Coach Kilmer watches the lineman run drills during practice at Lowell High School on Monday August 5, 2013. | Jim Karczewski~Sun-Times Media
Updated: September 7, 2013 6:24AM
LOWELL — Normality is back in the region as the official start of IHSAA football practice began on Monday — especially in a football-crazed community like Lowell.
They live, breath and bleed Red Devil colors — hence the frequent sightings of “RDP” (Red Devil Pride) shirts — so the sounds of late summer on the gridiron are music to their ears.
“We need to have a competing mindset!” exclaimed Lowell’s defensive backs coach Jamie Kirin. “Don’t give them anything!”
That’s the kind of enthusiasm head coach Keith Kilmer is looking for from his assistants and players heading into his fourth year at the helm after being an assistant under Kirk Kennedy, who is back in the region at North Judson after three years at Bloomington South.
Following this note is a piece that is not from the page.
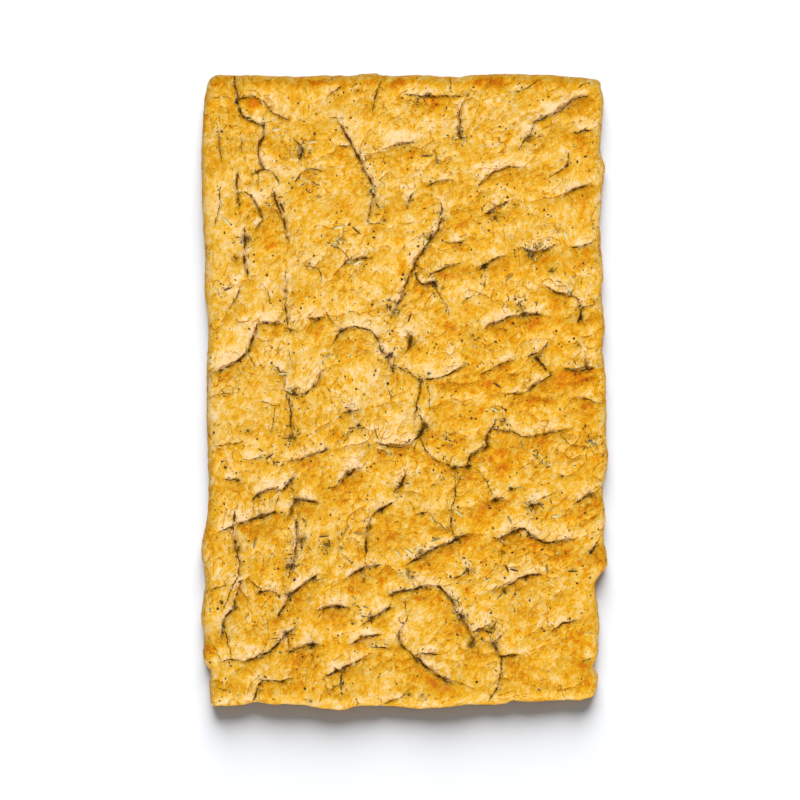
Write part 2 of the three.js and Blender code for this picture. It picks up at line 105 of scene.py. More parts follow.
# %% [markdown]
# Fingers pressed the dough before it was baked, and the tray drew it out, so the crust is
# creased all over. The solid has those creases. To give each one its crack and its colours, this
# lesson has to know where they run, so the arcs that shaped the solid are repeated here, in
# millimetres: where each starts, where it ends, and how far its middle bows to the left. A
# fourth list has creases so fine that the solid does without them.

# %% The creases, from the deepest to the finest
DEEP_CREASES = [
    (-154, 286, -150, 258, 0), (-150, 258, -139, 244, -3), (-139, 244, -127, 240, -1),
    (-127, 240, -132, 216, 1), (-132, 216, -127, 201, -1), (-119, 183, -104, 135, 0),
    (-59, 244, -27, 182, 0), (52, 260, 51, 228, -2), (109, 228, 117, 231, 0),
    (114, 232, 116, 243, 0), (116, 243, 142, 254, -1), (141, 253, 166, 267, 4),
    (144, 177, 168, 188, 0), (-139, 177, -128, 155, 0), (-128, 155, -135, 145, 0),
    (-144, 148, -141, 103, -2), (33, 170, 21, 134, 5), (21, 134, 3, 103, 0), (3, 103, -12, 66, 1),
    (10, 106, 15, 97, -1), (15, 97, 28, 98, -1), (72, 160, 94, 172, -1), (68, 110, 90, 122, 1),
    (106, 130, 136, 133, -5), (73, 57, 98, 68, 1), (98, 68, 124, 69, 0), (128, 95, 153, 86, -2),
    (153, 86, 156, 62, 5), (-112, 61, -133, 60, -1), (-133, 60, -140, 38, -1),
    (-140, 38, -173, 17, 3), (-22, 40, -10, 18, 1), (14, -22, 14, -40, 4), (14, -40, -25, -46, 7),
    (2, 55, 1, 36, 4), (112, 32, 130, 45, -3), (119, 31, 128, 19, 0), (112, 1, 134, 15, 1),
    (144, 21, 172, 22, -3), (163, 34, 164, 22, 0), (44, -69, 59, -67, -1), (57, -65, 76, -50, 4),
    (75, -50, 81, -29, 3), (-100, -74, -110, -90, 1), (-110, -90, -137, -98, -5),
    (-117, -109, -166, -126, 0), (-153, -108, -151, -145, -2), (-99, -97, -78, -100, 0),
    (-99, -100, -105, -114, 0), (-98, -115, -105, -169, 3), (-57, -82, -40, -69, 2),
    (0, -70, -9, -91, 3), (-10, -100, -30, -113, -1), (-30, -113, -34, -145, -2),
    (-53, -169, -21, -156, 2), (4, -155, 34, -139, 0), (34, -139, 62, -128, 0),
    (76, -101, 90, -98, 2), (112, -104, 121, -101, 0), (155, -100, 174, -90, 0),
    (85, -133, 109, -124, 1), (109, -124, 128, -137, -2), (128, -137, 153, -133, -1),
    (174, -136, 167, -147, 0), (90, -178, 123, -165, 3), (-148, -171, -153, -191, 0),
    (-152, -195, -165, -222, -4), (-144, -244, -122, -235, -1), (-122, -235, -98, -211, 0),
    (-103, -235, -77, -228, 1), (-80, -166, -104, -184, 0), (-104, -184, -115, -205, 0),
    (-78, -197, -50, -195, 2), (-38, -210, -12, -195, 1), (-12, -183, 27, -175, 0),
    (27, -175, 46, -198, 4), (46, -198, 63, -229, 3), (-49, -228, -22, -219, 1),
    (-71, -257, -36, -239, -1), (-4, -215, 3, -233, -4), (3, -233, 42, -263, -2),
    (62, -217, 78, -217, 3), (81, -227, 86, -239, 0), (86, -239, 103, -237, 0),
]
MIDDLING_CREASES = [
    (-149, 264, -128, 263, 2), (-128, 263, -119, 251, 0), (-119, 251, -104, 245, 0),
    (-169, 240, -165, 208, 0), (-137, 196, -113, 188, 8), (-150, 200, -149, 166, -1),
    (-100, 228, -95, 207, 5), (-61, 222, -50, 221, 0), (-71, 265, -57, 275, 0),
    (-29, 252, -18, 286, 2), (0, 268, 52, 266, -1), (-20, 219, 8, 226, 0), (20, 185, 45, 190, 2),
    (1, 165, 10, 181, 2), (66, 184, 108, 203, 6), (133, 195, 148, 215, -5),
    (152, 233, 170, 236, 0), (-107, 108, -105, 60, -2), (-88, 67, -75, 66, -2),
    (-158, 74, -149, 92, 0), (-28, 182, -22, 165, -2), (-28, 178, -33, 152, 0),
    (-53, 115, -30, 121, 1), (22, 106, 50, 116, 0), (35, 135, 56, 137, -2),
    (150, 130, 176, 140, -3), (105, 78, 108, 70, 0), (-120, 25, -109, 2, 4),
    (-109, 2, -84, 3, -6), (-84, 3, -76, 22, -3), (-104, -7, -101, -40, 0), (-64, 44, -45, 59, 3),
    (-45, 59, -22, 40, 5), (-10, 24, 14, 11, 0), (14, 11, 54, 23, -3), (15, 9, 9, -30, -1),
    (14, -42, 40, -67, -4), (-55, -19, -40, -16, 0), (68, 15, 101, 29, 1), (80, -34, 106, -41, 2),
    (106, -41, 152, -33, -1), (-107, -63, -70, -52, -2), (-162, -79, -148, -80, 0),
    (-151, -145, -155, -175, 4), (45, -98, 46, -132, -4), (44, -168, 60, -160, -1),
    (93, -90, 103, -87, 0), (-131, -181, -112, -184, 2), (-131, -259, -101, -258, -3),
    (-128, -260, -137, -280, 0), (-54, -251, -56, -270, -2), (10, -238, 31, -237, 1),
    (-22, -283, -2, -275, 0), (88, -242, 85, -263, 0), (85, -263, 76, -279, 0),
    (130, -219, 158, -206, 3), (160, -244, 169, -241, 1), (81, -226, 89, -217, 0),
    (52, 80, 61, 86, 1),
]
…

In fact, Kilmer was just as intense as his predecessor on the field on Monday — maybe more since this could be a breakthrough season for the Red Devils.
“I think we’ve gotten through the change mentally in taking over for a legend,” said Kilmer, sounding as if he was speaking for a community rather than just a football team.
In the three years since taking over, Kilmer’s teams have hovered around the .500 mark — 6-4 in 2010 and 5-5 the last two seasons — losing in the first round of sectional each time.
“We’re gaining confidence right now,” he said. “If two or three plays go our way last year, it’s a totally different year. Mentally, we need to change those plays for the better. The kids’ attitude and work ethic — they’re buying into this program.”
The numbers prove it, at least on the first day of two-a-days. Kilmer said that at the end of his first year as head coach, there were 39 players on the roster. On Monday, there were 63 signed up to play, most of which are sophomore and juniors.
“Is record a measure of success? Maybe … we’ve improved each year, but we’re not satisfied or happy,” Kilmer said. “We had Andrean (who reached semistate after winning the Northwest Crossroads Conference title) down 19-7 and lost 20-19. Those are games we used to win and we need to get back to that.”
Luckily for Kilmer, he’s got the community behind him for the most part. He’s been loyal to the program and Lowell fans appreciate that since it’s their mantra, too.
Unlike some Northwest Indiana football fan bases that will remain unnamed, Lowell fans seem to be fairly tame. Yes, they rock The Inferno on Friday nights, and have a good following for road games, but there are very few, if any, complaints sent into the Post-Tribune’s popular Quickly column. For some fan bases, that’s become a ritual, but Lowell seems to be an example of normality despite having high expectations after winning a state title in 2005 and finishing runner-up in 2007 and 2009.
“I don’t have a for sale sign up yet,” Kilmer joked. “We’ve beat every team (on the regular season schedule) but Crown Point in my time as head coach.”
That could change in a little less than three weeks when the Bulldogs come to The Inferno to face the Red Devils in the traditional season opener.